In response to an email, Massi wrote to me after the concert:
"As you could probably tell, I was transfixed watching Sylvano Bussotti, one of the two or three greatest composers from Italy in the middle and late twentieth centuries and today, fingering both his hand-made score and the piano as he and we watched his 1960s film together."
"It is a graphic and homoerotic tour de force starring himself and lots of hunky Italian young men along with Cathy Berberian (below, with Bussotti in the 1960s), perhaps the most renowned Italian performer of avant garde music from that same era."
"It was also a treat to see in the film photos of my late friend John Cage (below left). Cage's score "Aria" which he wrote for Berberian is a modern classic, and the notation is as striking in its way as Bussotti's. Cage did work in the U.S. similar to Bussotti's -- graphic music notation, extended performance technique, enhanced performer choice, etc. -- and they both were gay, though Bussotti seems to have been more "out" about it."
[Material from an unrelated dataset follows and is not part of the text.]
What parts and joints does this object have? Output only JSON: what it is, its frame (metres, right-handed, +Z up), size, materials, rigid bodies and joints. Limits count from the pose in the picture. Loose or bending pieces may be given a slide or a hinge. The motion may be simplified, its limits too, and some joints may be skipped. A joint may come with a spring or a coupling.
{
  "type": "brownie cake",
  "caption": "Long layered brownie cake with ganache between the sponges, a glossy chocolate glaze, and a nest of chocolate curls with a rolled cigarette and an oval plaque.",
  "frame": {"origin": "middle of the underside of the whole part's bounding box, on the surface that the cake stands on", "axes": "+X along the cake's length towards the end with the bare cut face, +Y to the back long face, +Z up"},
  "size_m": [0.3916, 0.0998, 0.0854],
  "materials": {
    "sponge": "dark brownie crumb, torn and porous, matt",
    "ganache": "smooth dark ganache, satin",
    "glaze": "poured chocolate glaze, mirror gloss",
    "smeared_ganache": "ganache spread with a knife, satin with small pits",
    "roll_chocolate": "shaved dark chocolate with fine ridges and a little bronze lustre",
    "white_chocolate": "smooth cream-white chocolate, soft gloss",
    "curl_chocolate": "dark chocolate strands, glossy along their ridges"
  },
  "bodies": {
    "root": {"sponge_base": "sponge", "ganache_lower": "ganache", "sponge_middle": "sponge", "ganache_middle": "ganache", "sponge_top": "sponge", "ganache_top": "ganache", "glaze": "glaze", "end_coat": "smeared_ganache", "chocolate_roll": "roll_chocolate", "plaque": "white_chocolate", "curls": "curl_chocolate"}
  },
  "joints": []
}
"I once asked Cage in an interview if he was gay. He said he was "Merce-esque," a reference to his life partner the great choreographer Merce Cunningham (above right). Another time I asked them both before an audience at UC Berkeley about their personal lives at home in New York. The audience gasped and Cage simply answered that he did the cooking and Cunningham the dishes."
Because I planned the evening stupidly, I wasn't able to stay for the concert after the film that began at 9:15. My stomach was growling, there was nowhere to sit, and cranky is not the right mood to be listening to new music.
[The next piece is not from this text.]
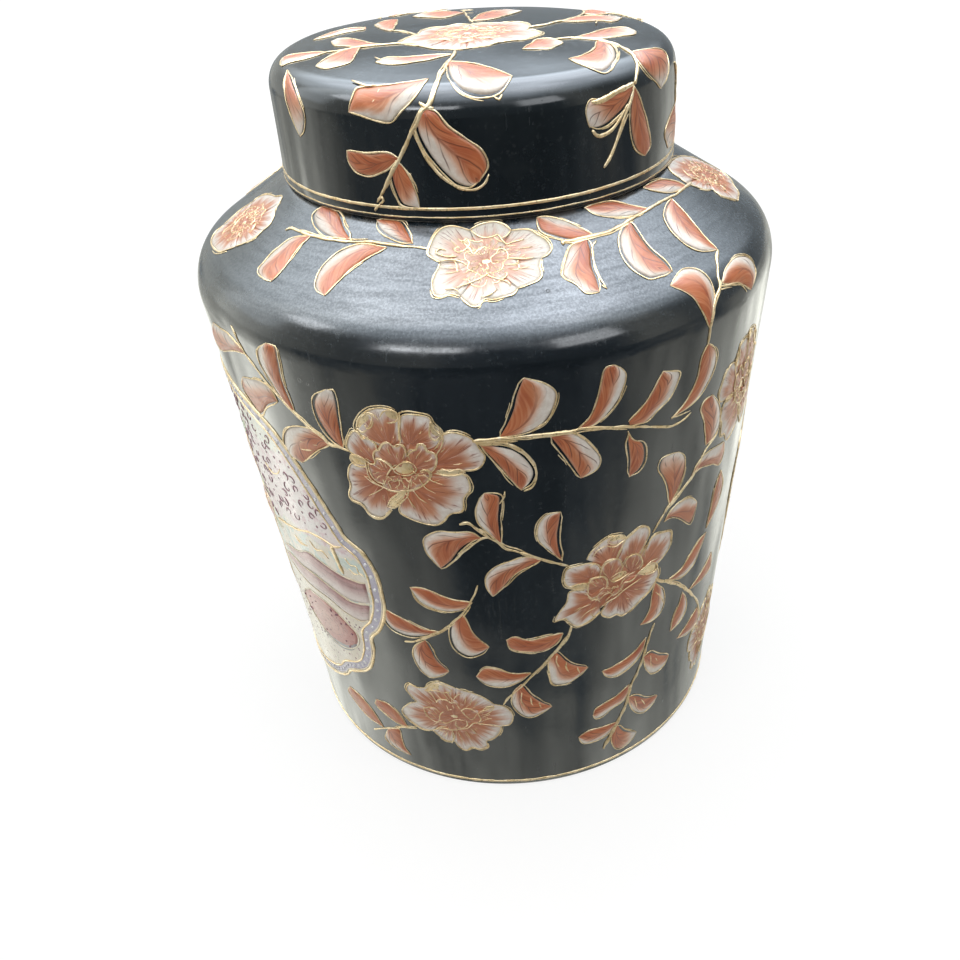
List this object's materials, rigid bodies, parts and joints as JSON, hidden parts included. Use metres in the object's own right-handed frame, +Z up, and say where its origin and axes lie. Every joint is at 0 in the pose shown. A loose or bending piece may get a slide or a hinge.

Richard Friedman, the KALW radio host, was at the event, and even though he agreed that he probably would have enjoyed "Rara" more if was a gay male, he stayed for the whole concert and found it completely worthwhile. His report:
"Actually, you should have stayed, although I will admit I had the same urge to leave when you did. Eventually (around 9.45) most people had left. The last pieces were (to me at least) very exciting. Especially the three two-piano pieces with Chris Jones and Ann Yi. I just hope that they record those pieces sometime soon. Video would be even better because their performance was very well choreographed!"
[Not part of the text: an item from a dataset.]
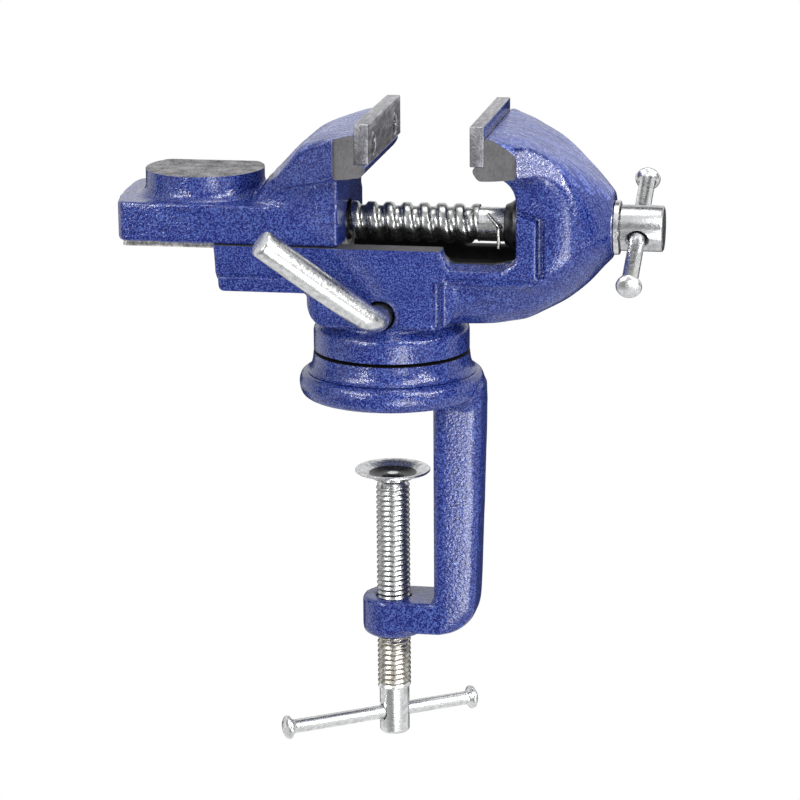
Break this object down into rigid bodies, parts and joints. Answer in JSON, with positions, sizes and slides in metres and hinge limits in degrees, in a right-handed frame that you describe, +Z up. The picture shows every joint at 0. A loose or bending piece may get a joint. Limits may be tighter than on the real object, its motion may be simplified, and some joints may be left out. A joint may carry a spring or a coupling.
{
  "type": "swivel bench vise",
  "caption": "Small clamp-on table vise with a swivel base, a sliding jaw with a round anvil, a jaw screw with a sliding bar, a swivel lock lever and a clamp screw below.",
  "frame": {"origin": "on the swivel axis, in the plane of the bench face under the base", "axes": "+X along the jaw screw towards its handle, +Y to the side away from the lock lever, +Z up"},
  "size_m": [0.18, 0.0852, 0.2137],
  "materials": {
    "blue_paint": "blue hammertone paint on cast iron, machined bright on the jaw sides and the anvil",
    "zinc_steel": "bright zinc plate",
    "ground_steel": "ground",
    "black_steel": "black oxide",
    "bronze_nut": "cast bronze"
  },
  "bodies": {
    "clamp_frame": {"clamp_frame": "blue_paint", "pivot_post": "zinc_steel", "swivel_washer": "black_steel"},
    "vise_body": {"vise_body": "blue_paint", "fixed_jaw_plate": "ground_steel", "fixed_jaw_screws": "zinc_steel"},
    "moving_jaw": {"moving_jaw": "blue_paint", "moving_jaw_plate": "ground_steel", "moving_jaw_screws": "zinc_steel", "spindle_nut": "bronze_nut", "nut_pin": "zinc_steel"},
    "spindle": {"spindle": "zinc_steel", "outer_washer": "zinc_steel", "inner_washer": "black_steel", "split_pin": "zinc_steel"},
    "spindle_bar": {"spindle_bar": "zinc_steel"},
    "lock_lever": {"lock_lever": "zinc_steel"},
    "clamp_pad": {"clamp_pad": "zinc_steel"},
    "clamp_screw": {"clamp_screw": "zinc_steel"},
    "clamp_bar": {"clamp_bar": "zinc_steel"}
  },
  "joints": [
    {"name": "swivel", "type": "hinge", "parent": "clamp_frame", "child": "vise_body", "pos_m": [0, 0, 0.015], "axis": [0, 0, 1], "continuous": true},
    {"name": "lever_turn", "type": "hinge", "parent": "vise_body", "child": "lock_lever", "pos_m": [0, -0.022, 0.0308], "axis": [0, -1, 0], "range_deg": [-150, 75]},
    {"name": "screw_turn", "type": "hinge", "parent": "vise_body", "child": "spindle", "pos_m": [0.0441, 0, 0.0576], "axis": [1, 0, 0], "range_deg": [-1999, 1403]},
    {"name": "jaw_travel", "type": "slide", "parent": "vise_body", "child": "moving_jaw", "axis": [1, 0, 0], "range_m": [-0.0226, 0.0322]},
    {"name": "bar_slide", "type": "slide", "parent": "spindle", "child": "spindle_bar", "axis": [0, -0.9336, -0.3584], "range_m": [-0.0244, 0.0208]},
    {"name": "clamp_travel", "type": "slide", "parent": "clamp_frame", "child": "clamp_pad", "axis": [0, 0, 1], "range_m": [-0.04, 0.0241]},
    {"name": "clamp_turn", "type": "hinge", "parent": "clamp_pad", "child": "clamp_screw", "pos_m": [0, 0, -0.0301], "axis": [0, 0, 1], "range_deg": [-8228, 4957]},
    {"name": "clamp_bar_slide", "type": "slide", "parent": "clamp_screw", "child": "clamp_bar", "axis": [-0.8241, -0.5664, 0], "range_m": [-0.032, 0.0218]}
  ],
  "couplings": [
    {"joint": "screw_turn", "follows": "jaw_travel", "rad_per_m": -1083.3},
    {"joint": "clamp_travel", "follows": "clamp_turn", "m_per_rad": 0.00027852}
  ]
}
Professor Massi also reports:
"I did stay for the complete concert, and it was also an intense process, more arduous than the film screening. There were a variety of pieces and the concert went on until about 11:00, though the audience became less and less problematic as it thinned greatly by the end. Bussotti's music is largely atonal and without periodic rhythm and can sometimes seem too much like the same thing over and over. More than the stalwart rhythm and harmony used in traditional and popular Western music, Bussotti uses a kaleidoscope of texture, timbre, dynamics, and contrast to create form. It takes some getting used to, but the surrealism and the purity of the music can put the listener in a sort of trance -- if it doesn't drive you from the room."
"My favorite piece was "Geographie Francaise" from 1962. Bussotti performed in this piece, speaking from a script in beautiful French with a total command of the pace and tone of the language and the music. His memoriam piece for Berberian carried a similar feeling. The ensemble piece, "Autotono", for nine players offered up a large and fascinating variety of sound, while the closing piece "Tableaux vivants avant la Passion selon Sade" from 1964 interpreted one of Bussotti's graphic masterpieces with two pianists crawling all over each other and their pianos to provide an almost orchestral range of sounds."
"Bussotti seemed pleased to be performing and to be recognized by the audience for the world-class artist that he is. It was deeply gratifying to me [Massi is pictured above] to be able to whisper a quiet "grazie" to the maestro as he left the performance space, a thank you for his inspiring bravery in art, image, and sexuality."
Also due gratitude is composer Luciano Chessa (above left), who has known Bussotti for decades, and who was largely responsible for the film restoration of "Rara." Chessa also curated the event, working with the adventurous musicians of sfSoundGroup, who all deserve congratulations.
2 comments:
What impressed (or depressed) me the most was the toll that 50 years has taken on Sylvano Bussotti. The images of him that I had in my mind before coming to the concert were of the photos I'd seen of him in the 60's, very much like the one you show with Ms Berberian. He was flamboyant and dangerous. I was very confused when I saw him now, as a little, round old man dressed very conservatively, shuffling on stage.
In many cases, too, the music of the 60's doesn't age well either. So many of his pieces from that period in particular look so much better on the page than they sound. They are impressive drawings to say the least.
Still, one cannot deny the importance of Bussotti AND his music in post-WW2 Europe, and it was a major event. Kudos to Luciano for putting it together.
You know, nearly all the great lights of the 50's and 60's are now gone. Only Boulez and Bussotti remain. One can only wish them well.
And kudos to Frank Smigiel (pictured above) and all SFMoma folks, for being truly adventurous!